- **AIM OF THE EXERCISE**
Copy each line in the data that includes the word "bodies".

- **DATA SECTION**
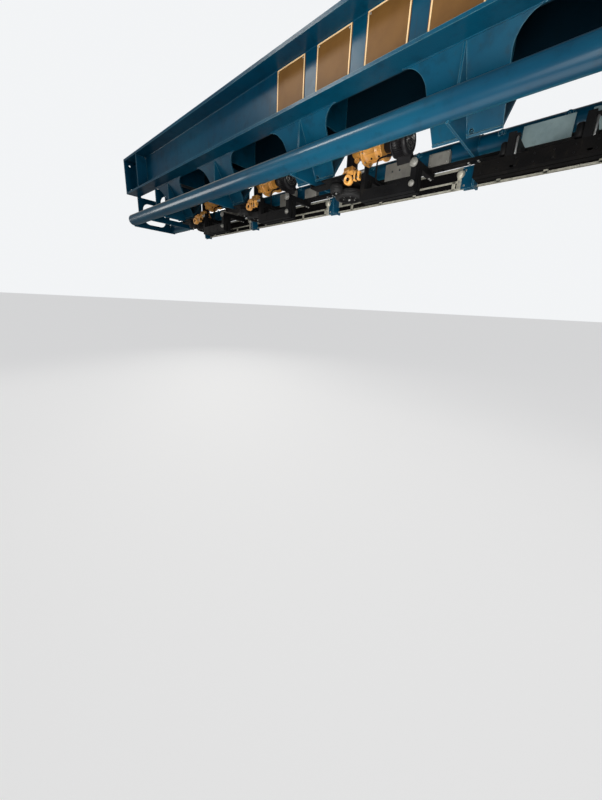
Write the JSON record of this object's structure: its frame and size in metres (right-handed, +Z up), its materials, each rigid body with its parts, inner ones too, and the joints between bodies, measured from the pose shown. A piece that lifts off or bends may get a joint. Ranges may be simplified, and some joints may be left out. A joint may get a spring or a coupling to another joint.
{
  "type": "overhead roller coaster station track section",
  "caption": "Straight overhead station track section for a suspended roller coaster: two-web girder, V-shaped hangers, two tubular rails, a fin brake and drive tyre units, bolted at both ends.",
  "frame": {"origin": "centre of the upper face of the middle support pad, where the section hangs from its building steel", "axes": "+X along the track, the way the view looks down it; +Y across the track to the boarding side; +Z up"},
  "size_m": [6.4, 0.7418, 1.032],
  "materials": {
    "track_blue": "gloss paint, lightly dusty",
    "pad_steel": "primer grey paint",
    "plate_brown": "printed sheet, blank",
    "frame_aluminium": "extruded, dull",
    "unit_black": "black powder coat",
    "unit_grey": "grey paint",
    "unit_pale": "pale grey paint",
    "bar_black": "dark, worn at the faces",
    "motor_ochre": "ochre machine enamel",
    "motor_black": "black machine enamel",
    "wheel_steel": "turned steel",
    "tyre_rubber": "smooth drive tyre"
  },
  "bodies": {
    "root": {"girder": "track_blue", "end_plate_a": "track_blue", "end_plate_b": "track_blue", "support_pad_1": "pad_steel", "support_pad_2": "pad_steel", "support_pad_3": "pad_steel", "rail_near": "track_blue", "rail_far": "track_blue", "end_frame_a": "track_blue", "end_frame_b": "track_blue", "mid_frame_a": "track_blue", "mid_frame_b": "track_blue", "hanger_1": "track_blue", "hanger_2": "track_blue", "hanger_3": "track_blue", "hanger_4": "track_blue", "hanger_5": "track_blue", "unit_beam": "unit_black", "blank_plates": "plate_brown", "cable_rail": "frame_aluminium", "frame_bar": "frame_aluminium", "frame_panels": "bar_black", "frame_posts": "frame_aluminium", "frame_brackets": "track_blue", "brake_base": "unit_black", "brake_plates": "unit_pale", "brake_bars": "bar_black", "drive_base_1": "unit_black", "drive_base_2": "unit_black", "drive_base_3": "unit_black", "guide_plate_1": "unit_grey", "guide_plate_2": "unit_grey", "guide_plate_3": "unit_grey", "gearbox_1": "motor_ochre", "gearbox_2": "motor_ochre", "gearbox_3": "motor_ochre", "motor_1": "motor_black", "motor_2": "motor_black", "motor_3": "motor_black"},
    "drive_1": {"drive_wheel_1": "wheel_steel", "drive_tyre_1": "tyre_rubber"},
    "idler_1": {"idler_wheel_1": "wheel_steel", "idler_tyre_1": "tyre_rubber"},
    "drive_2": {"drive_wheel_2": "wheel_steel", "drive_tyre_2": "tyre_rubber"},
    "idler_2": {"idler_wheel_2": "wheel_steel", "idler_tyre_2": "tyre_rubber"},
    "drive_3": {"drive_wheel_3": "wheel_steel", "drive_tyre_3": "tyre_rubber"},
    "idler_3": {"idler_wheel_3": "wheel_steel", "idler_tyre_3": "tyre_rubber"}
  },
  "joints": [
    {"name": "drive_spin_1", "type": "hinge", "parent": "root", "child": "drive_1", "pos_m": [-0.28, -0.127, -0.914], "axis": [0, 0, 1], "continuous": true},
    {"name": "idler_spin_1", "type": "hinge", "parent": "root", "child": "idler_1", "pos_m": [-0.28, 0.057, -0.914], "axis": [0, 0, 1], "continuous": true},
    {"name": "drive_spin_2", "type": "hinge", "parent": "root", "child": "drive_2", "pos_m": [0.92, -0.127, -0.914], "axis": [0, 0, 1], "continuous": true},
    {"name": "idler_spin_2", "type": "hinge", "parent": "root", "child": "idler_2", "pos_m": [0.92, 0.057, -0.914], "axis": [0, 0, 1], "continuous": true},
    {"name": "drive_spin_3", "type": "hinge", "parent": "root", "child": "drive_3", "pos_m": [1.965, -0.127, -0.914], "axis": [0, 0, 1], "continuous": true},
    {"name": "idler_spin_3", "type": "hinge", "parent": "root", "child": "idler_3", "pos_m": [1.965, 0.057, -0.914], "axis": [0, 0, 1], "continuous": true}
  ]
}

- **SOLVED PROBLEM**
Write the JSON record of this object's structure: its frame and size in metres (right-handed, +Z up), its materials, each rigid body with its parts, inner ones too, and the joints between bodies, measured from the pose shown. A piece that lifts off or bends may get a joint. Ranges may be simplified, and some joints may be left out. A joint may get a spring or a coupling to another joint.
  "bodies": {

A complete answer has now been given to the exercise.